209 N.W. 15 | Minn. | 1926

1 Reported in 209 N.W. 15. Action by the lessee to reform a lease. The court refused to decree a reformation and gave the defendant lessor judgment for rent. The plaintiff appeals.

1. On September 23, 1924, the plaintiff entered into a written lease of an upper duplex in St. Paul from October 1, 1924, until September 30, 1925. The property was owned by the defendant Mary A. Bishop and the defendant Knox Reeves was her agent. It was described in the lease as "upstairs duplex, together with all the appurtenances thereof," at a designated street number. *339

It was the purpose of the defendant to move his family into the flat the following Saturday, September 27. Saturday was the only day when he was unemployed so he could move. The defendant agreed to clean and redecorate the rooms, install a gas range and to do many other things to make the flat habitable and satisfactory. This agreement was not incorporated in the lease.
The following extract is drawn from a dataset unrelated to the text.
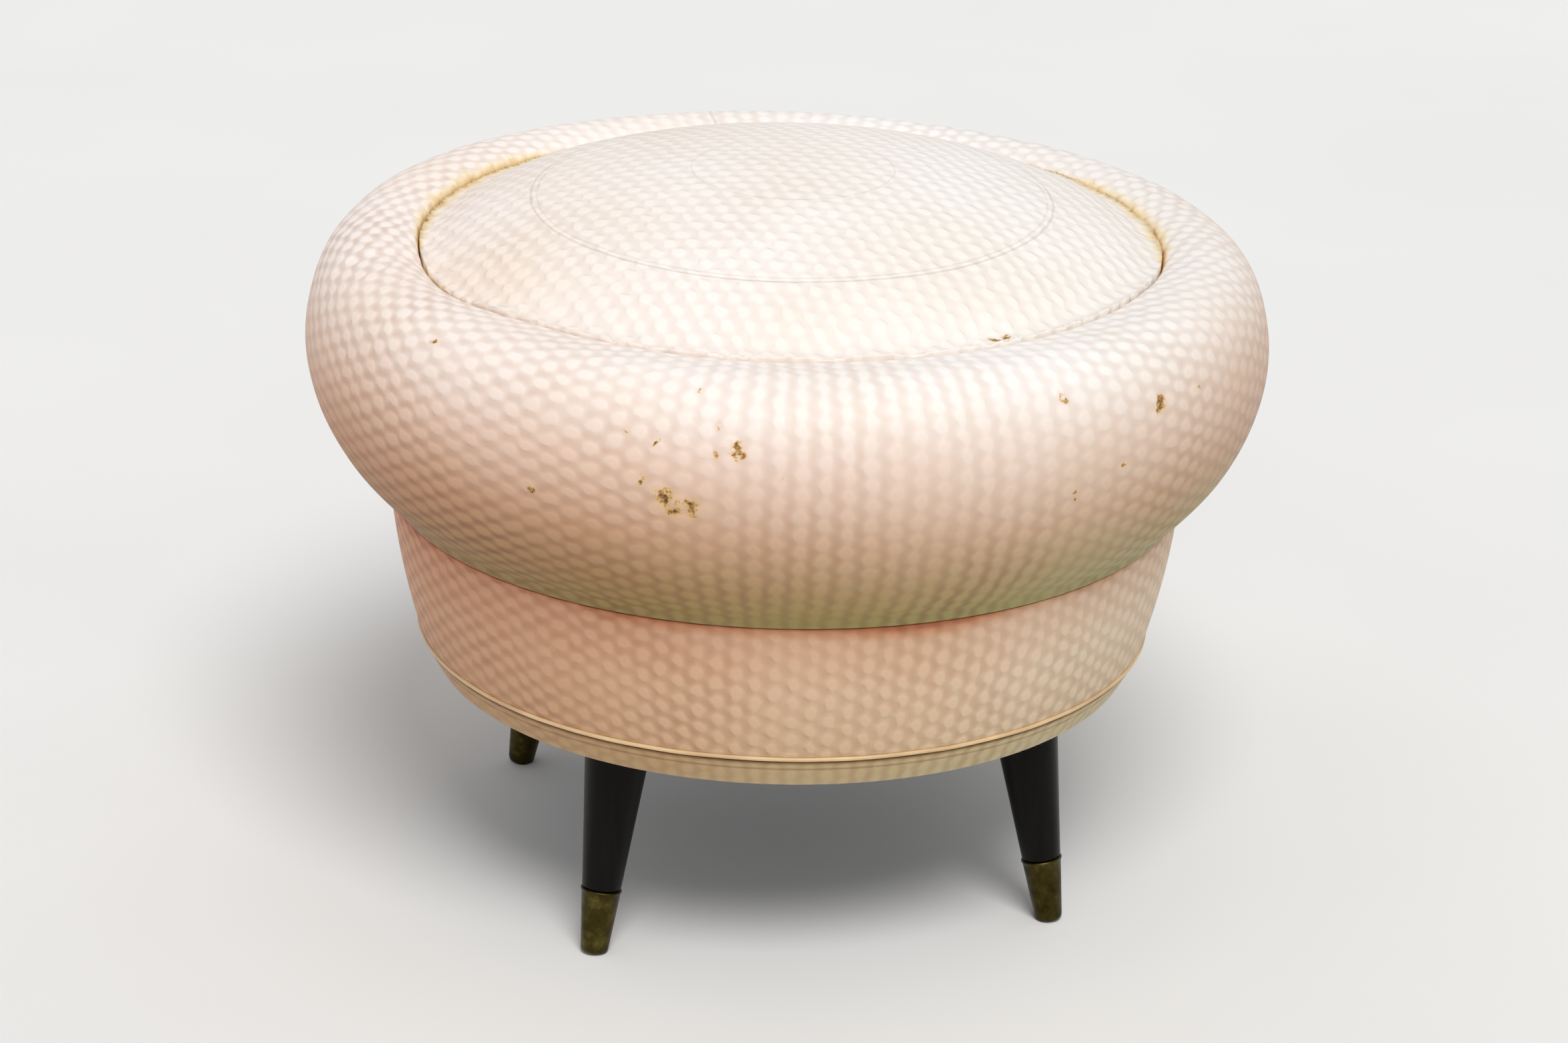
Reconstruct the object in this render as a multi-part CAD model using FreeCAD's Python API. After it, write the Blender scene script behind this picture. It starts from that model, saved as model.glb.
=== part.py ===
import FreeCAD, Part
import math
import os

# A round upholstered footstool: a domed seat inside a soft rolled rim, a tapered drum
# and four splayed, turned legs with brass ferrules. Its origin is on the floor, under
# the middle of the seat. Lengths are in millimetres and angles in degrees.

# Cover and cloth
vinyl_thickness = 1.2
cambric_thickness = 0.4
hessian_thickness = 0.8
base_hem_width = 10.0
welt_diameter = 2.6

# Heights of the covered shape, from the floor up
underside_height = 115.8
seam_setback = 2.0
rim_widest_rise = 83.5
rim_crest_rise = 52.5
crown_rise = 37.8
shoulder_drop = 19.0
crease_hem_depth = 9.4

# Widths of the covered shape, from the seam at the foot of the drum
seam_radius = 195.0
base_slant = 9.5
drum_flare = 14.8
drum_bulge = 2.0
chin_tuck = 2.3
rim_overhang = 44.8
rim_width = 58.3
rim_crest_setback = 19.6
shoulder_width = 58.0
seat_edge_bend = 8.0

# Bends of the covered shape: the crest's radius as a share of its width, and the
# shoulder's steepest slope as a share of the way from the crown's slope to upright
crest_bend_share = 0.905
shoulder_slope_share = 0.474

# Carcase
base_board_thickness = 18.0
drum_clear_height = 78.4
hoop_thickness = 4.0
wadding_edge_thickness = 1.0
deck_thickness = 12.0
deck_setback = 1.2
post_width = 44.0
post_depth = 32.0
post_clearance = 0.3

# Padding
padding_clearance = 0.2
felt_thickness = 6.0
small_felt_radius = 53.0
small_felt_thickness = 4.0
strip_lap = 5.0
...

The court finds that the parties knew what was in the lease, and that none of the agreements not included were omitted by mistake of the parties or of the scrivener nor by fraud. The finding is sustained. The lease expressed the intent of the parties as to the terms of the occupancy. There was no ground for reforming it. Johnson v. Benham, 163 Minn. 31, 203 N.W. 444; Fritz v. Fritz, 94 Minn. 264,102 N.W. 705. They left out nothing by mistake.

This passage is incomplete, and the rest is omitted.